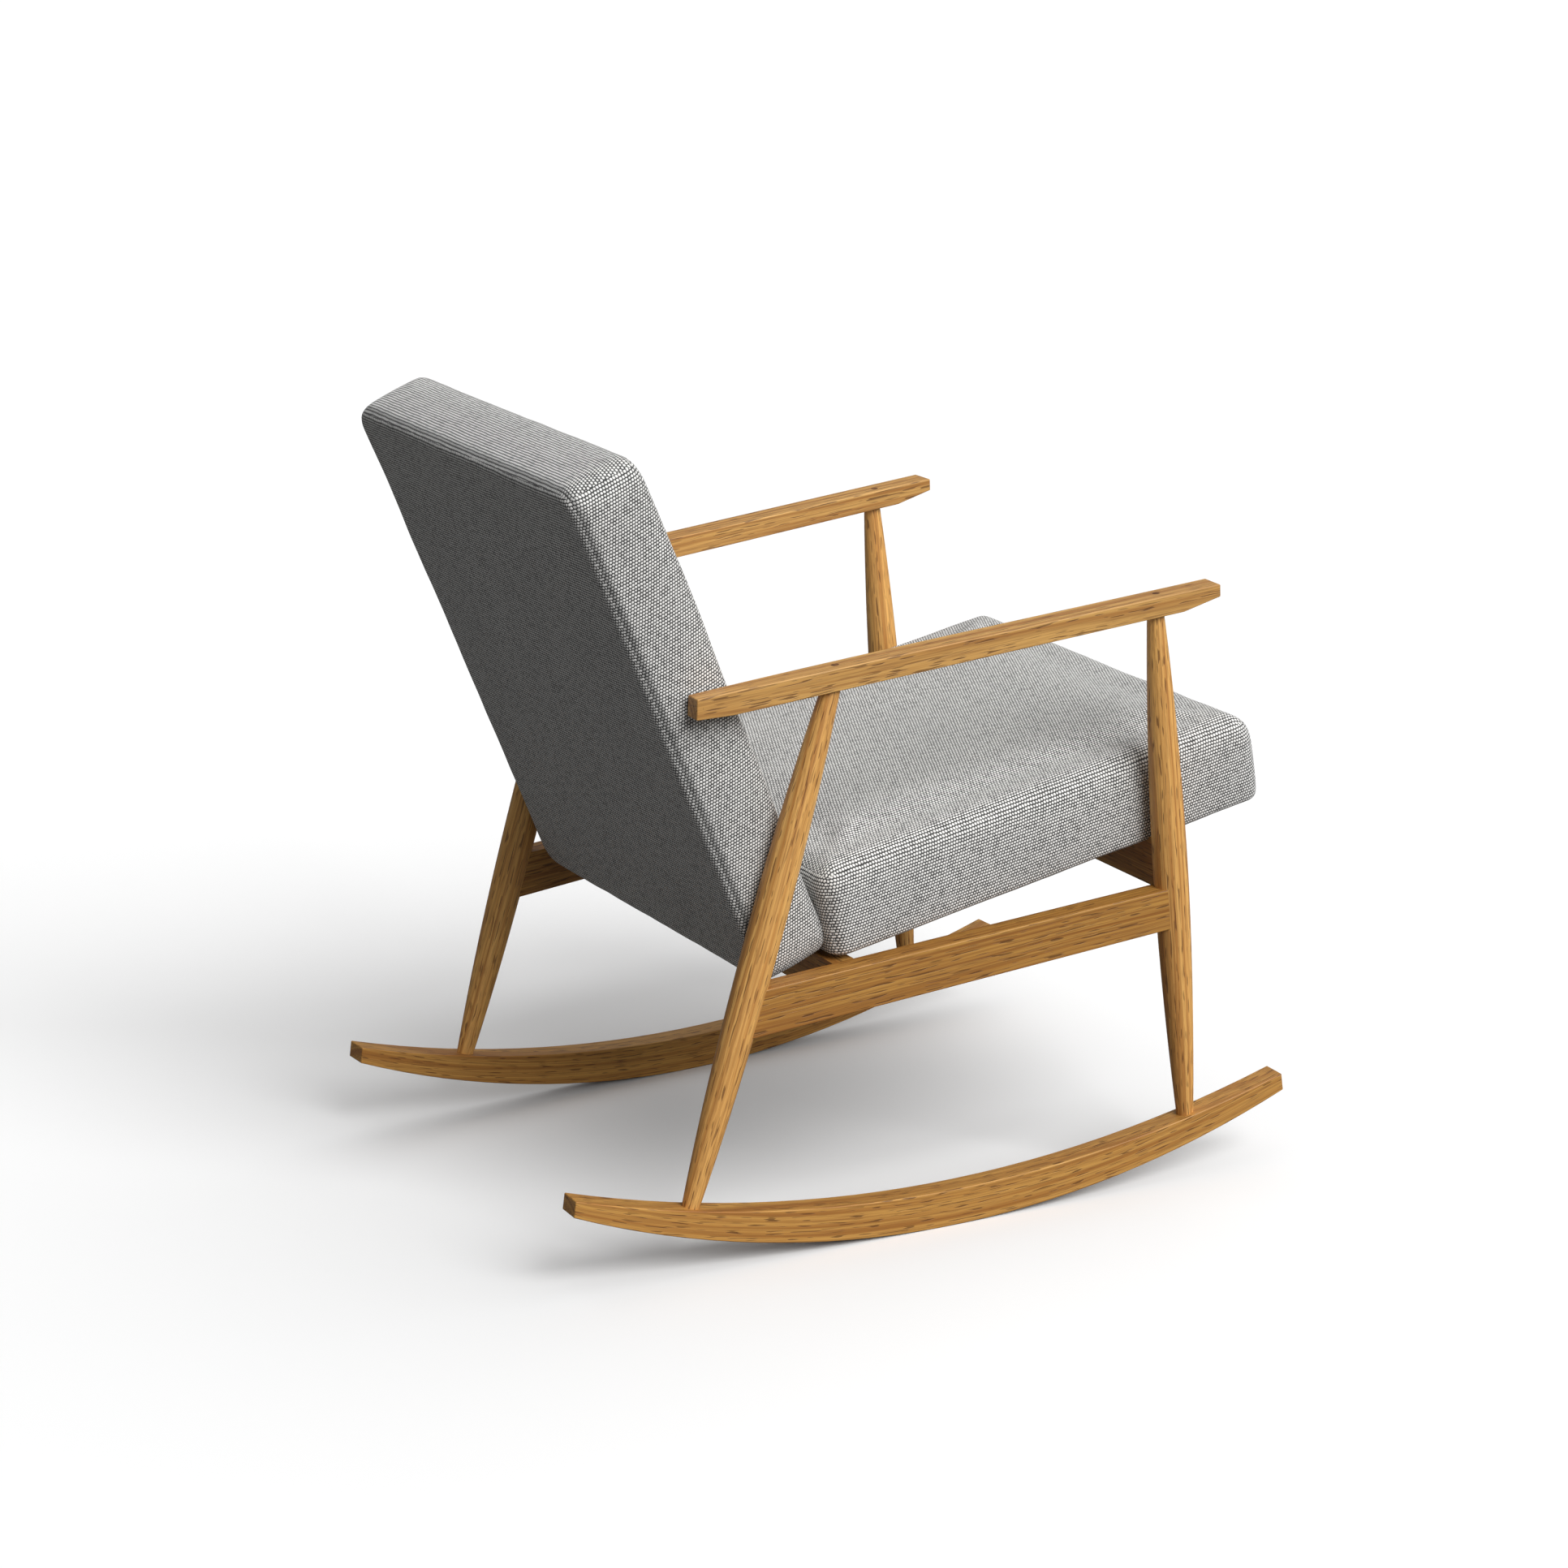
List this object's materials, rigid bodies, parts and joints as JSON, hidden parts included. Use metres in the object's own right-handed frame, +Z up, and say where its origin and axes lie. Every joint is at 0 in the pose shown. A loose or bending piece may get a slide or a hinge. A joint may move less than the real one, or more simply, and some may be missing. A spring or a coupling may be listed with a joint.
{
  "type": "rocking chair",
  "caption": "Low wooden rocking armchair with spindle legs, slim slanted armrests, curved runners and a thick upholstered seat and reclined back.",
  "frame": {"origin": "on the floor, midway between the two rockers, where they touch the floor at rest", "axes": "+Z up, the chair faces -Y, +X is the sitter's left"},
  "size_m": [0.6212, 0.8488, 0.8512],
  "materials": {
    "oak_frame": "satin clear lacquer",
    "dark_plug": "satin",
    "beech_dowel": "raw",
    "pine_inner_frame": "raw",
    "black_cap": "matte",
    "steel": "zinc plated",
    "black_spacer": "matte",
    "webbing": "woven elastic strap",
    "foam": "open-cell foam",
    "grey_weave": "coarse melange weave",
    "dust_cloth": "thin non-woven lining"
  },
  "bodies": {
    "root": {"rocker_left": "oak_frame", "rocker_right": "oak_frame", "front_leg_left": "oak_frame", "front_leg_right": "oak_frame", "rear_leg_left": "oak_frame", "rear_leg_right": "oak_frame", "armrest_left": "oak_frame", "armrest_right": "oak_frame", "side_rail_left": "oak_frame", "side_rail_right": "oak_frame", "front_cross_rail": "oak_frame", "rear_cross_rail": "oak_frame", "leg_foot_dowels": "beech_dowel", "leg_top_plugs": "dark_plug", "leg_top_screws": "steel", "side_rail_dowels": "beech_dowel", "cross_rail_dowels": "beech_dowel", "back_bolt_caps": "black_cap", "back_bolts": "steel", "back_spacers": "black_spacer", "back_inserts": "steel", "back_brackets": "steel", "back_bracket_screws": "steel", "back_frame_posts": "pine_inner_frame", "back_frame_rails": "pine_inner_frame", "back_webbing": "webbing", "back_foam": "foam", "back_cover": "grey_weave", "back_rear_panel": "grey_weave", "seat_frame_sides": "pine_inner_frame", "seat_frame_ends": "pine_inner_frame", "seat_webbing": "webbing", "seat_foam": "foam", "seat_cover": "grey_weave", "seat_dust_cover": "dust_cloth", "seat_rest_pads": "black_spacer", "seat_bolts": "steel", "seat_inserts": "steel"}
  },
  "joints": []
}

Exercise directions:
Extract, word for word, each line of the listing above.

The completed task:
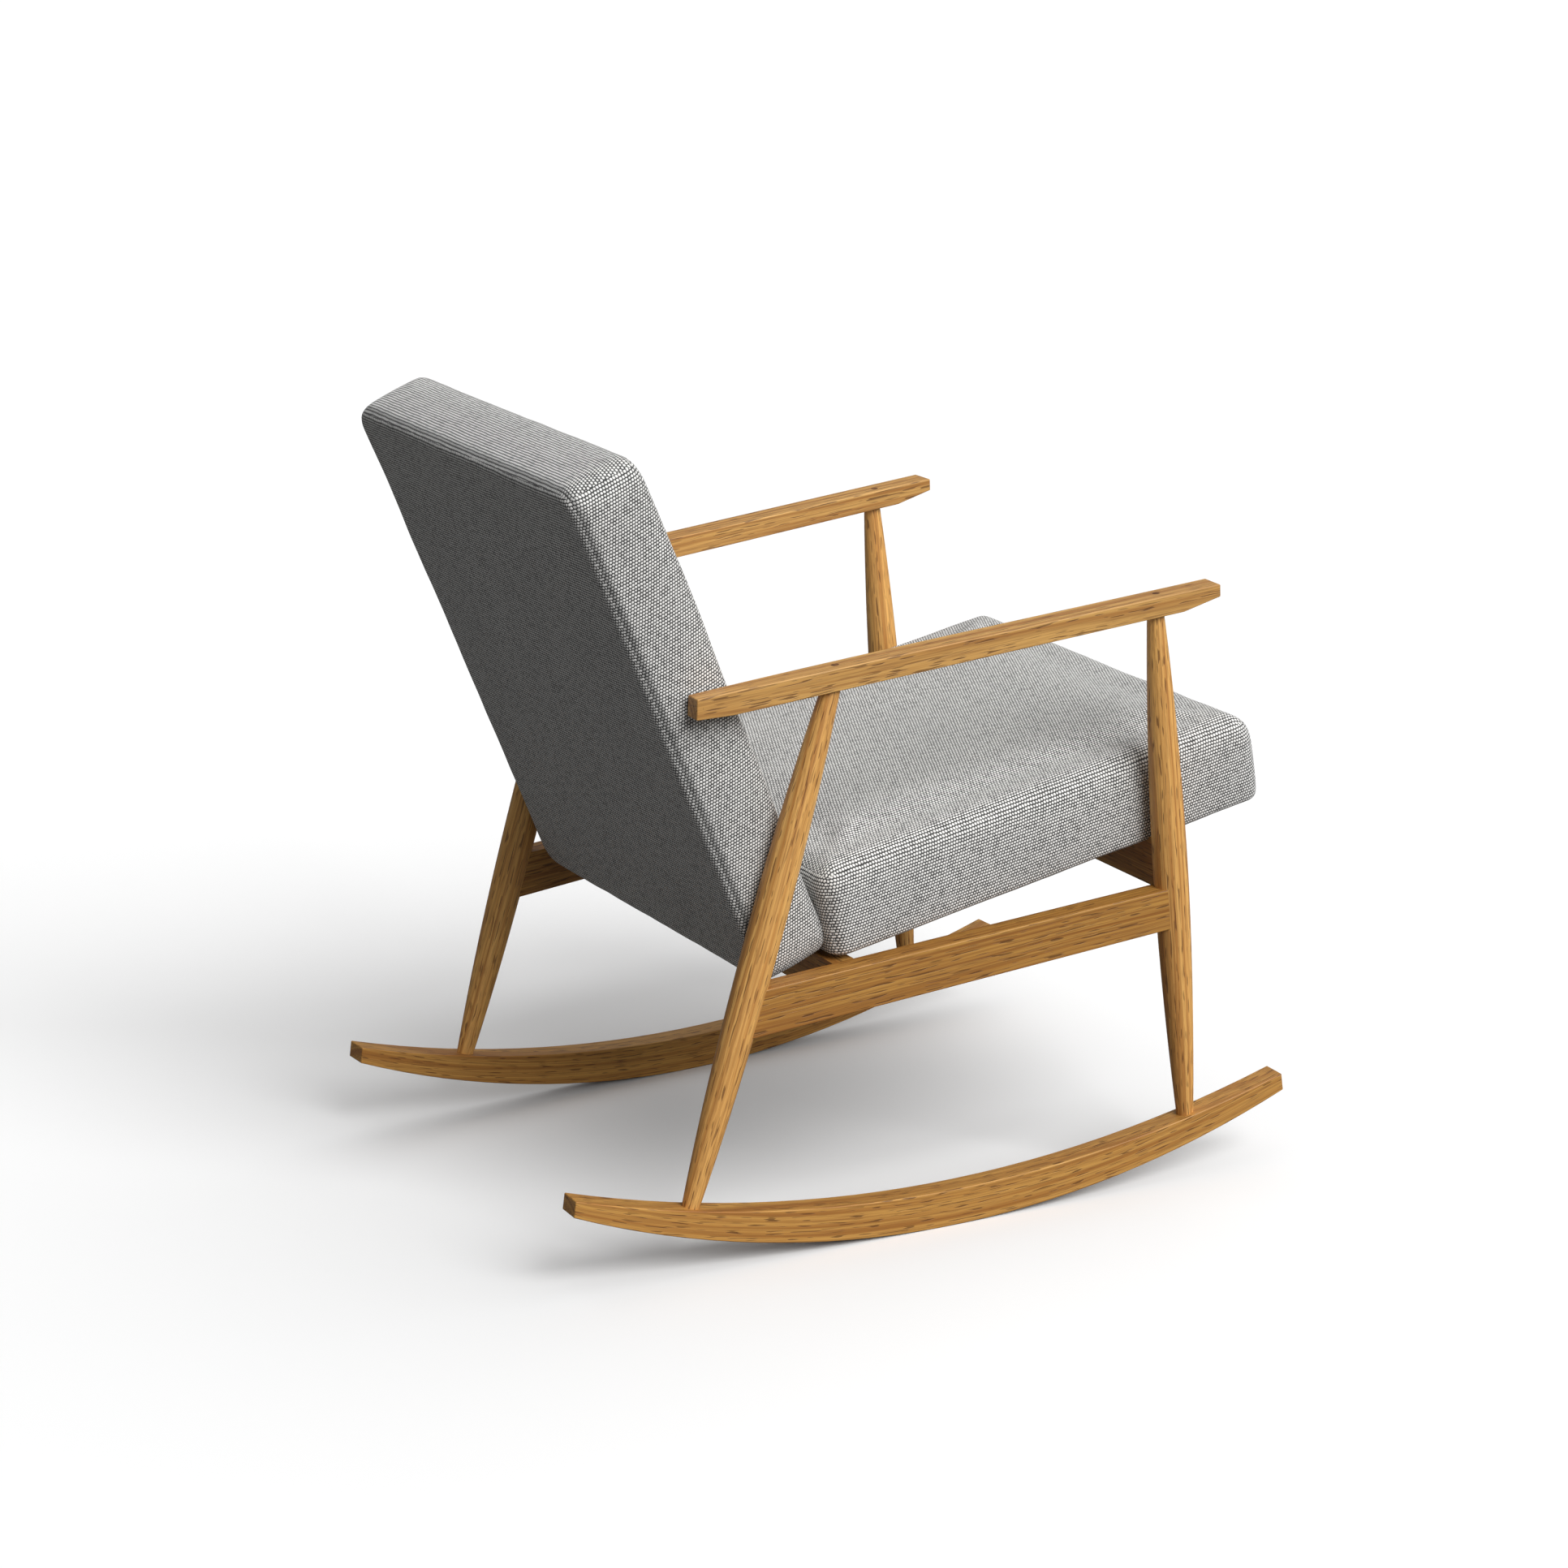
List this object's materials, rigid bodies, parts and joints as JSON, hidden parts included. Use metres in the object's own right-handed frame, +Z up, and say where its origin and axes lie. Every joint is at 0 in the pose shown. A loose or bending piece may get a slide or a hinge. A joint may move less than the real one, or more simply, and some may be missing. A spring or a coupling may be listed with a joint.
{
  "type": "rocking chair",
  "caption": "Low wooden rocking armchair with spindle legs, slim slanted armrests, curved runners and a thick upholstered seat and reclined back.",
  "frame": {"origin": "on the floor, midway between the two rockers, where they touch the floor at rest", "axes": "+Z up, the chair faces -Y, +X is the sitter's left"},
  "size_m": [0.6212, 0.8488, 0.8512],
  "materials": {
    "oak_frame": "satin clear lacquer",
    "dark_plug": "satin",
    "beech_dowel": "raw",
    "pine_inner_frame": "raw",
    "black_cap": "matte",
    "steel": "zinc plated",
    "black_spacer": "matte",
    "webbing": "woven elastic strap",
    "foam": "open-cell foam",
    "grey_weave": "coarse melange weave",
    "dust_cloth": "thin non-woven lining"
  },
  "bodies": {
    "root": {"rocker_left": "oak_frame", "rocker_right": "oak_frame", "front_leg_left": "oak_frame", "front_leg_right": "oak_frame", "rear_leg_left": "oak_frame", "rear_leg_right": "oak_frame", "armrest_left": "oak_frame", "armrest_right": "oak_frame", "side_rail_left": "oak_frame", "side_rail_right": "oak_frame", "front_cross_rail": "oak_frame", "rear_cross_rail": "oak_frame", "leg_foot_dowels": "beech_dowel", "leg_top_plugs": "dark_plug", "leg_top_screws": "steel", "side_rail_dowels": "beech_dowel", "cross_rail_dowels": "beech_dowel", "back_bolt_caps": "black_cap", "back_bolts": "steel", "back_spacers": "black_spacer", "back_inserts": "steel", "back_brackets": "steel", "back_bracket_screws": "steel", "back_frame_posts": "pine_inner_frame", "back_frame_rails": "pine_inner_frame", "back_webbing": "webbing", "back_foam": "foam", "back_cover": "grey_weave", "back_rear_panel": "grey_weave", "seat_frame_sides": "pine_inner_frame", "seat_frame_ends": "pine_inner_frame", "seat_webbing": "webbing", "seat_foam": "foam", "seat_cover": "grey_weave", "seat_dust_cover": "dust_cloth", "seat_rest_pads": "black_spacer", "seat_bolts": "steel", "seat_inserts": "steel"}
  },
  "joints": []
}